There also was a heated moment late in the first quarter when Miami’s Chris “Birdman” Anderson fell atop Robinson along the baseline and wasn’t getting off him fast enough to suit Noah. The Heat do seem to aim their falls so they land on opposing players, so Noah rushed over and shoved Andersen, as he was untangling from the Bulls guard. It was a sneak preview of the Mohammed-James altercation.
Miami coach Erik Spoelstra brushed aside questions about the dust-ups, calling them “inconsequential” to the outcome. And, mostly, Spoelstra was right.
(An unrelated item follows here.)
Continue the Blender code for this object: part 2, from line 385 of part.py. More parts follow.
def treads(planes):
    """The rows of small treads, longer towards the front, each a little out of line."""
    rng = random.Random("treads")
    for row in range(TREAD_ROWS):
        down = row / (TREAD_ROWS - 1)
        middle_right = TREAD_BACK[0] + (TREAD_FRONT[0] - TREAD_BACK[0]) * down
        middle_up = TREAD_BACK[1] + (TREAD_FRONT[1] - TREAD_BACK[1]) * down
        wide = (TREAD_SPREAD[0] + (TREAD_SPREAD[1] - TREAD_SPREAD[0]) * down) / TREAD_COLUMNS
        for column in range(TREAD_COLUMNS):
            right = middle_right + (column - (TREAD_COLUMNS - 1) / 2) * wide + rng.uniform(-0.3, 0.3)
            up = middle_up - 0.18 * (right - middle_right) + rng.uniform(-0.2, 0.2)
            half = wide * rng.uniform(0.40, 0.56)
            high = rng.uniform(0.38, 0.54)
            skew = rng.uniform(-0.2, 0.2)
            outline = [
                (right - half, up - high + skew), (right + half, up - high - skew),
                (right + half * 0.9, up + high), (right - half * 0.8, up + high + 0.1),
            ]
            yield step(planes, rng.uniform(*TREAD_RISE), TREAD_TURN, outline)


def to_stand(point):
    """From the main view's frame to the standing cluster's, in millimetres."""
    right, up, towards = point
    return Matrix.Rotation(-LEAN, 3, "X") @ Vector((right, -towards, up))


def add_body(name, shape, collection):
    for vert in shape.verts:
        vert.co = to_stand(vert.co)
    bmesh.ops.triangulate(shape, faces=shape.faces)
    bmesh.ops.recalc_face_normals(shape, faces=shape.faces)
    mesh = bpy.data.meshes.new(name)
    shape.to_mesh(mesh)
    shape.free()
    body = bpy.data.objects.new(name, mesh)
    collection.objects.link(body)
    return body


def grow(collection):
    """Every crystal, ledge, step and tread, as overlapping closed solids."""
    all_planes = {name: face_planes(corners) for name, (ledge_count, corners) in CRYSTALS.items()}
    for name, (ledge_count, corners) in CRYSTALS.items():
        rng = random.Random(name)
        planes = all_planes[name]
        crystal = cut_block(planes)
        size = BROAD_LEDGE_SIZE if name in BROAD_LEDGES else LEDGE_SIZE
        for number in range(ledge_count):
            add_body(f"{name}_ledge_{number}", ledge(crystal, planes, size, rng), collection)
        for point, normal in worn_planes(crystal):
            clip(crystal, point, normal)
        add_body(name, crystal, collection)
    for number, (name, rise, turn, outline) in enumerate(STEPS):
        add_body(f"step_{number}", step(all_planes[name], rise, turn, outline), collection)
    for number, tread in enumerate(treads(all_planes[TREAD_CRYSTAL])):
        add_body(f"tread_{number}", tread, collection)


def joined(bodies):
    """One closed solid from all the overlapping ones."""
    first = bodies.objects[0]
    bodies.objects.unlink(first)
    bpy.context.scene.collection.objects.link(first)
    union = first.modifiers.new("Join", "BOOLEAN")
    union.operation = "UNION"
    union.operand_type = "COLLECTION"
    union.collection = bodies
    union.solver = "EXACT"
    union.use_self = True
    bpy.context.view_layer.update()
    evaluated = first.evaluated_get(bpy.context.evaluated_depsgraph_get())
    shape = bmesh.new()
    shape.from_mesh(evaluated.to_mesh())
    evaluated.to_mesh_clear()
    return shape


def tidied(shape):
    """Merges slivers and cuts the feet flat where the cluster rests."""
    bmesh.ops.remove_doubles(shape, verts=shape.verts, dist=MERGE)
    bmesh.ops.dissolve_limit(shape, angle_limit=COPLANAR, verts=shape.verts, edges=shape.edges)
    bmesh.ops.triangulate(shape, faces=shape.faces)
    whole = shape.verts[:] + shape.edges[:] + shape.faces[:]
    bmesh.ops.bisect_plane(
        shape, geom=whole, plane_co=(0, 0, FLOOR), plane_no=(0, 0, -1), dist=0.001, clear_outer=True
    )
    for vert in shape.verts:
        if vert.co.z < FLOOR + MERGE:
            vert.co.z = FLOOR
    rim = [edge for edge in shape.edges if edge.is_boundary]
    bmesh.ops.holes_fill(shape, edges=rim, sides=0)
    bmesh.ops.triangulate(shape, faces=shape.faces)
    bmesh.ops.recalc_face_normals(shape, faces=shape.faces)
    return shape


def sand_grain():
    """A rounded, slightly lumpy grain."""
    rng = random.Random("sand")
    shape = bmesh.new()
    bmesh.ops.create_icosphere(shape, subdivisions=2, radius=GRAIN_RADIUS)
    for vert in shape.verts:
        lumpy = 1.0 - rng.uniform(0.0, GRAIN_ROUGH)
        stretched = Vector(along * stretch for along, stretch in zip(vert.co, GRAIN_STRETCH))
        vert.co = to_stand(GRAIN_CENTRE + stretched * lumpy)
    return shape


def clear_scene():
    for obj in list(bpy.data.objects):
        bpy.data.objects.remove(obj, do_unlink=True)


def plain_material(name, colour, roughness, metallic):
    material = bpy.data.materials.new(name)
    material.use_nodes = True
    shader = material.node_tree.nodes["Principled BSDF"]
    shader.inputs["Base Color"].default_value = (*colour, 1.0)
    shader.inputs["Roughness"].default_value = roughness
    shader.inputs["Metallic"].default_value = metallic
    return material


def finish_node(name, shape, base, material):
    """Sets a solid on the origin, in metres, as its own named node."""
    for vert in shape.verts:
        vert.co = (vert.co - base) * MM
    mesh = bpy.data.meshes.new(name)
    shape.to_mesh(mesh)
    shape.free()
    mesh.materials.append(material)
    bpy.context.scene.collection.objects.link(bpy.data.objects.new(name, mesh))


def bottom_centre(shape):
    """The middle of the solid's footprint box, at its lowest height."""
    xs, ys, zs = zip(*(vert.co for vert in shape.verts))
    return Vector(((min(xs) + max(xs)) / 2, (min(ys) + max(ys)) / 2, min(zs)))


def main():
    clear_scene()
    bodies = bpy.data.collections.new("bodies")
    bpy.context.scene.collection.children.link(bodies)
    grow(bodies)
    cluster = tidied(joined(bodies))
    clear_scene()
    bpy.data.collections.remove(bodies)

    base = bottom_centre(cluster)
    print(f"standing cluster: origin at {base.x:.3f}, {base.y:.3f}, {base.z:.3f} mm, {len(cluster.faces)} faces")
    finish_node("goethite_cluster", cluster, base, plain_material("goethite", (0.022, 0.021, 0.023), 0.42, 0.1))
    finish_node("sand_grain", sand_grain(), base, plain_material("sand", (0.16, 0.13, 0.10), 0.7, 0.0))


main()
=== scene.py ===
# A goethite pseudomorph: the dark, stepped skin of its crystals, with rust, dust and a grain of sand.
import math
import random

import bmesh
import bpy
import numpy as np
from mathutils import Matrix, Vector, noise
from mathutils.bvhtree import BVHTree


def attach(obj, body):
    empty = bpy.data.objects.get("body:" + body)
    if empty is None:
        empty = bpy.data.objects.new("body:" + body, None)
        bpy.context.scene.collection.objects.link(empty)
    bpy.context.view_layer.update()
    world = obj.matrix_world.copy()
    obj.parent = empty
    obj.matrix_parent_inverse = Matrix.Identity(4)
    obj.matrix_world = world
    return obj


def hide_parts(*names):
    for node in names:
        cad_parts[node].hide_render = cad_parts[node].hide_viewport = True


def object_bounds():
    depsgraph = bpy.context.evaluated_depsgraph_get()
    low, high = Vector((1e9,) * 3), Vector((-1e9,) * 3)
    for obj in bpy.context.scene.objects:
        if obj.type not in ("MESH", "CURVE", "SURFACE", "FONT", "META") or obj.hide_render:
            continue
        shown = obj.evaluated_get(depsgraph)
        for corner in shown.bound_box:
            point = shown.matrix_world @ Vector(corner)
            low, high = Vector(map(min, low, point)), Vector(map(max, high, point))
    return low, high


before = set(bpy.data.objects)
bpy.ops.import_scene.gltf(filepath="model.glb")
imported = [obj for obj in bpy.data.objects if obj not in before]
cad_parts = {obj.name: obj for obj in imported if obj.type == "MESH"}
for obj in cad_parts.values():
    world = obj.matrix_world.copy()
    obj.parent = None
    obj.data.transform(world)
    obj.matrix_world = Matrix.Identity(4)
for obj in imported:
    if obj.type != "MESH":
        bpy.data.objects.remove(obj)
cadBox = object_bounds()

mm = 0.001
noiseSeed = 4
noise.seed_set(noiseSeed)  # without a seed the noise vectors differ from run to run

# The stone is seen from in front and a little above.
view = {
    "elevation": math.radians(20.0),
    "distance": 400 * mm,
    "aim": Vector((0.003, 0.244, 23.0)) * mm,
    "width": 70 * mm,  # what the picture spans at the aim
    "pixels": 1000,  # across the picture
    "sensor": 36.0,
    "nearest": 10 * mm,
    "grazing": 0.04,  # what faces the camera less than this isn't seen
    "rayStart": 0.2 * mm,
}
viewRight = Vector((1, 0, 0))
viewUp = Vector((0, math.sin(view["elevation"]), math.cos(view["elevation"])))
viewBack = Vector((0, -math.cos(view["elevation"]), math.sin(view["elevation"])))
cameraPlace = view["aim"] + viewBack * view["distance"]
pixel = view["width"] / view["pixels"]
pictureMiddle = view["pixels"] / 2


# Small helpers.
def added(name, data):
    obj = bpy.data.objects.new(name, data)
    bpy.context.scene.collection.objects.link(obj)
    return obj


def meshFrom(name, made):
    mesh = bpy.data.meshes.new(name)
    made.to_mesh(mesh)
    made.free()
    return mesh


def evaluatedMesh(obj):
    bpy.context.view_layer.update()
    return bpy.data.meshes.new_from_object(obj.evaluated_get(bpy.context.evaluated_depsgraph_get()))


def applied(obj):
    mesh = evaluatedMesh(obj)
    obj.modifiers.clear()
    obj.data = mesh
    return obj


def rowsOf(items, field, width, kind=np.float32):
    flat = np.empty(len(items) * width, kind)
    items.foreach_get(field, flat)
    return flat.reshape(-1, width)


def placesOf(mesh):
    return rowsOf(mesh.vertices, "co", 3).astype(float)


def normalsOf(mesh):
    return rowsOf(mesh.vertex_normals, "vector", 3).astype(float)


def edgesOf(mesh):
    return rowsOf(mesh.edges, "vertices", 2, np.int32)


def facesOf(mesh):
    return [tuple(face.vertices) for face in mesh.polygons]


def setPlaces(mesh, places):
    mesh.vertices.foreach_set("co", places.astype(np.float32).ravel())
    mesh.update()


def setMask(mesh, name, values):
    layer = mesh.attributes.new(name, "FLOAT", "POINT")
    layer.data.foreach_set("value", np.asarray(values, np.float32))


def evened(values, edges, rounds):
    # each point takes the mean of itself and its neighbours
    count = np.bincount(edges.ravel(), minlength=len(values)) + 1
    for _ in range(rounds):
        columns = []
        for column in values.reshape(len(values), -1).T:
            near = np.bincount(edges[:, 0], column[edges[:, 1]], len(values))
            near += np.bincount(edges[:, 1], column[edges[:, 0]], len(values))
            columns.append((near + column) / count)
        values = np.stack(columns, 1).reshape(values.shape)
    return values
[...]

Chicago could not get stops when it needed them down the stretch and the Heat got a big game from Bosh, unexpected help from backup guard Norris Cole and timely scoring late from James.
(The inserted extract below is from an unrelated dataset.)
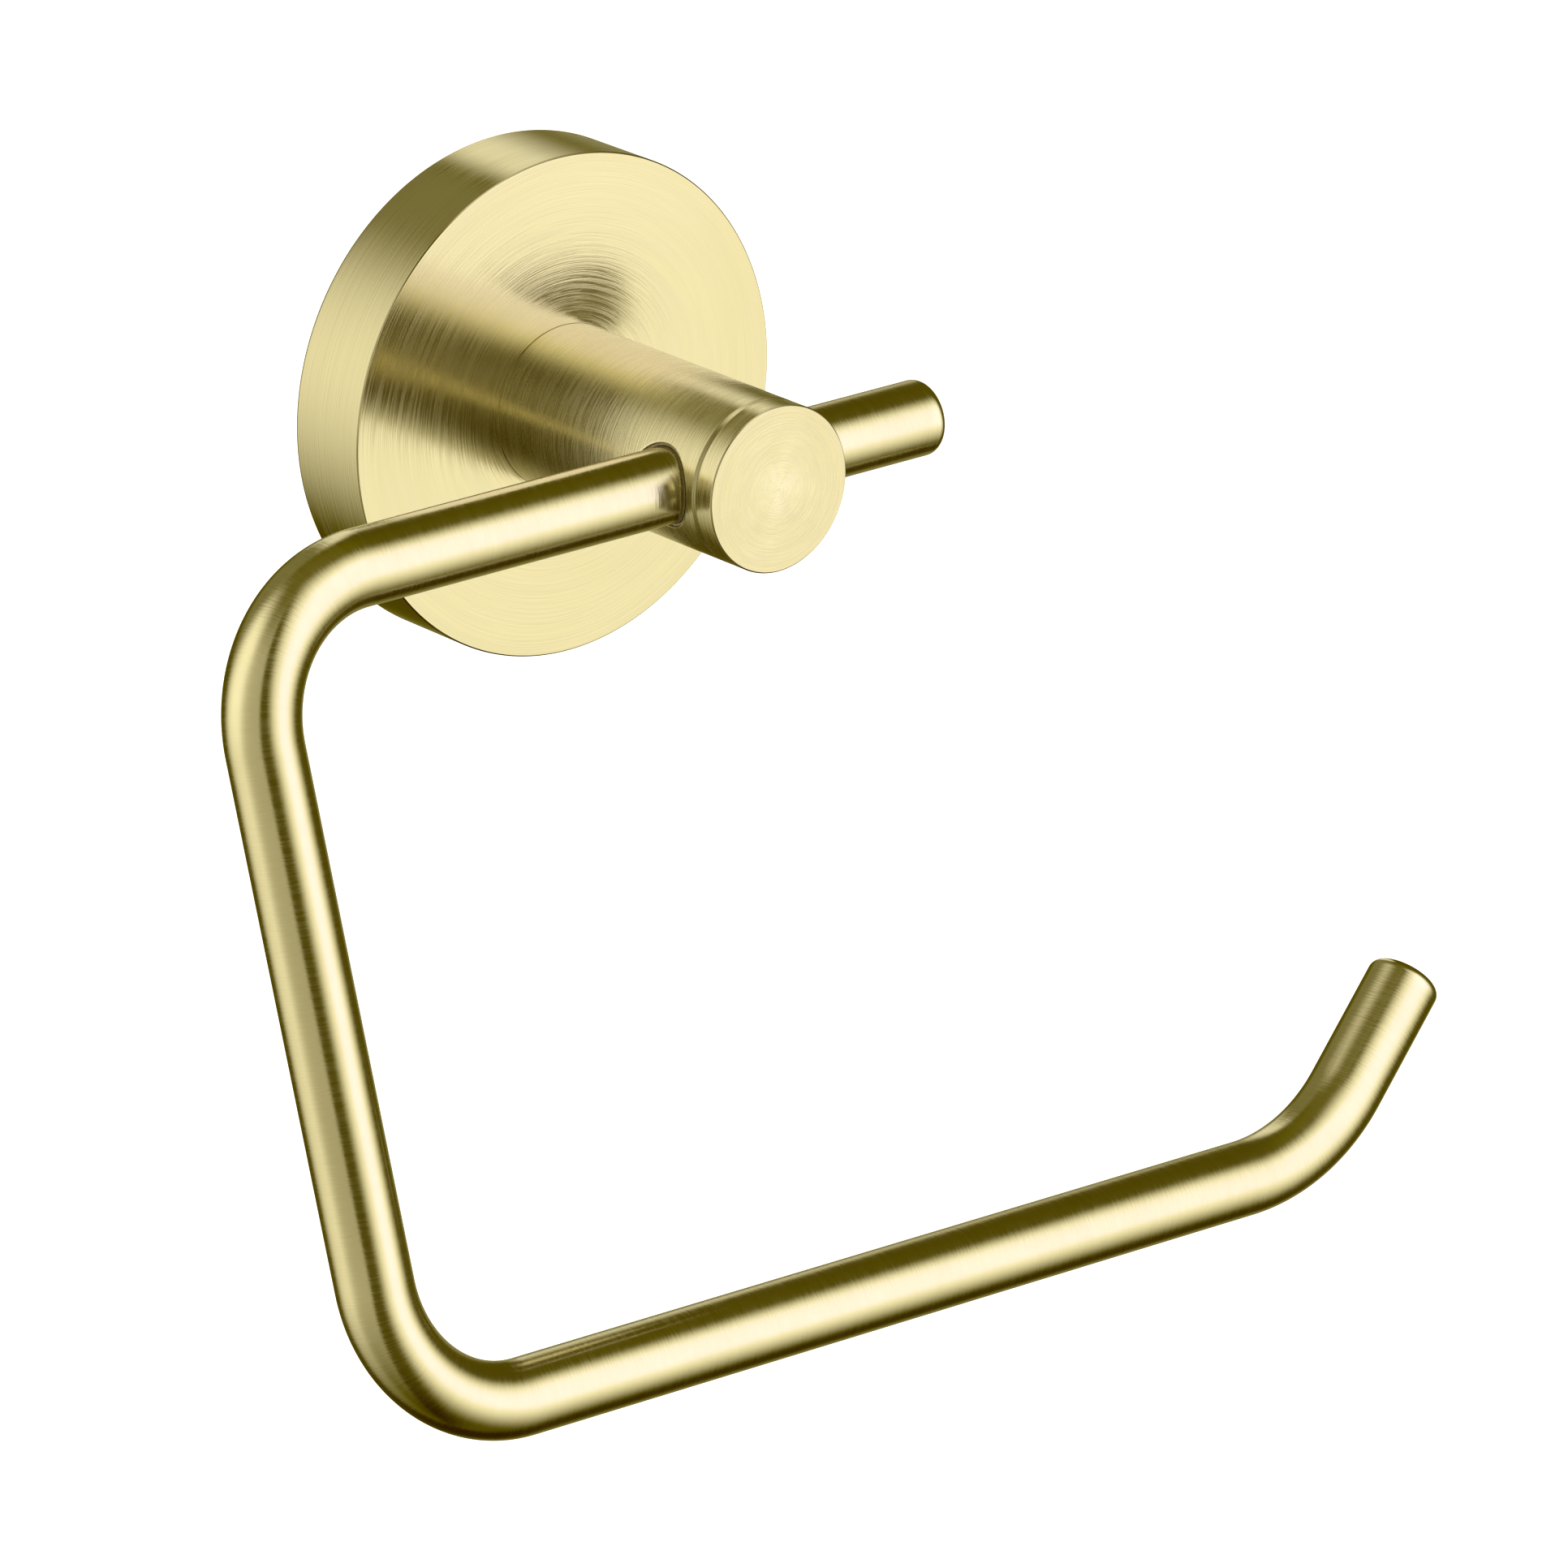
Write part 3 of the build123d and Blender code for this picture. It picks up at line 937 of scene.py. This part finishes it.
# %% Warm the dark side, and keep the backdrop white for the camera
PANEL_POWER = 1.36
WARM_GAIN, WARM_LIFT = 1.035, 0.015
COOL_GAIN, COOL_CUT = 1.18, 0.095
HOT_START, HOT_FULL, HOT_BLUE = 0.92, 1.14, 0.56
hot = studio.rise(level, HOT_START, HOT_FULL)
cool = (level - COOL_CUT) * COOL_GAIN
warm = studio.node("ShaderNodeCombineColor", {}, {
    0: (level * WARM_GAIN + WARM_LIFT) * PANEL_POWER,
    1: level * PANEL_POWER,
    2: cool.maths("MAXIMUM", cool, 0.0) + HOT_BLUE * hot,
})
seen = studio.node("ShaderNodeLightPath", output=0)
shown = studio.blend(seen, warm, (1.0, 1.0, 1.0))
sky.node_tree.links.new(shown.socket, sky.node_tree.nodes["Background"].inputs["Color"])
bpy.context.scene.view_settings.view_transform = "Standard"
print("studio:", len(sky.node_tree.nodes), "nodes")

# %% [markdown]
# The floor is a plain pale sheet well below the object. It glows faintly so that it reads as the
# same white as the backdrop, and it is kept out of the reflections in the metal.

# %% Lay the floor
FLOOR_DROP = 0.30
FLOOR_HALF = 6.0
FLOOR_SHADE = FLOOR_GLOW = FLOOR_ROUGHNESS = 0.9
floor_level = cad_box[0][2] - FLOOR_DROP
floor_mesh = bpy.data.meshes.new("floor")
floor_corners = [
    (x * FLOOR_HALF, y * FLOOR_HALF, floor_level)
    for x, y in ((-1, -1), (1, -1), (1, 1), (-1, 1))
]
floor_mesh.from_pydata(floor_corners, [], [(0, 1, 2, 3)])
floor = bpy.data.objects.new("floor", floor_mesh)
bpy.context.scene.collection.objects.link(floor)
floor_paint = bpy.data.materials.new("pale_floor")
floor_paint.use_nodes = True
paint = floor_paint.node_tree.nodes["Principled BSDF"].inputs
paint["Base Color"].default_value = (FLOOR_SHADE, FLOOR_SHADE, FLOOR_SHADE, 1)
paint["Roughness"].default_value = FLOOR_ROUGHNESS
paint["Specular IOR Level"].default_value = 0.0
paint["Emission Color"].default_value = (1, 1, 1, 1)
paint["Emission Strength"].default_value = FLOOR_GLOW
floor_mesh.materials.append(floor_paint)
floor.visible_glossy = False

# %% [markdown]
# ## The camera
# A long lens from the left, a little above: the view that shows the loop of the bar, the cup's
# face and the cap's face together.

# %% Set the camera
LENS, SENSOR_WIDTH = 232.3, 36.0
NEAR_CLIP, FAR_CLIP = 0.05, 50.0
VIEW_TURN, VIEW_RISE, VIEW_ROLL = radians(-38.834), radians(20.595), radians(-0.532)
VIEW_DISTANCE = 1.0684
AIM_OFFSET = Vector((2.03, -3.12, -6.43)) * MM
aim = (cad_box[0] + cad_box[1]) / 2 + AIM_OFFSET
away = Vector((sin(VIEW_TURN) * cos(VIEW_RISE), -cos(VIEW_TURN) * cos(VIEW_RISE), sin(VIEW_RISE)))
lens = bpy.data.cameras.new("product_lens")
lens.lens, lens.sensor_width = LENS, SENSOR_WIDTH
lens.clip_start, lens.clip_end = NEAR_CLIP, FAR_CLIP
camera = bpy.data.objects.new("product_camera", lens)
bpy.context.scene.collection.objects.link(camera)
facing_turn = away.to_track_quat("Z", "Y").to_matrix() @ Matrix.Rotation(VIEW_ROLL, 3, "Z")
camera.matrix_world = Matrix.Translation(aim + away * VIEW_DISTANCE) @ facing_turn.to_4x4()
bpy.context.scene.camera = camera
print("camera at", [round(number, 4) for number in camera.matrix_world.translation])

# %% Update the scene, and finish
bpy.context.view_layer.update()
But the Mohammed and Noah incidents did matter to Chicago, same as nudge foul by Jimmy Butler on James for a three-point play that made it 99-90. The series is one of attrition for the Bulls, so more than doling out free throws, any disparity in how fouls are assessed further shortens their bench and dictates which players Thibodeau can keep on the floor, for fear of maxing out with six.
Miami can play with abandon, as the Bulls see it, because it has numbers on them. Its stars rarely veer into foul trouble – James had only three games this season of more than three fouls and never fouled out, while Wade had one disqualification and five more with more than three – and there is depth for everyone else.
“I’m watching how things are going,” Thibodeau said. “I see how things are going. I watch very closely. And what I’m seeing, we’ll adjust accordingly.”
Coming from a guy who’d rather sing the anthem pregame than make excuses or shift responsibility anywhere but within, it was telling. A sign, it seemed, that the toothache of missing players had pounded on too long.
Also telling: Noah’s reaction when asked late Friday if that March 27 game and James’ gripes about it had bled into how Miami was playing and the refs were calling things now.
“Nah, I don’t think so,” the Bulls center said.
His words said one thing. His eye roll, broad enough for Broadway, said another.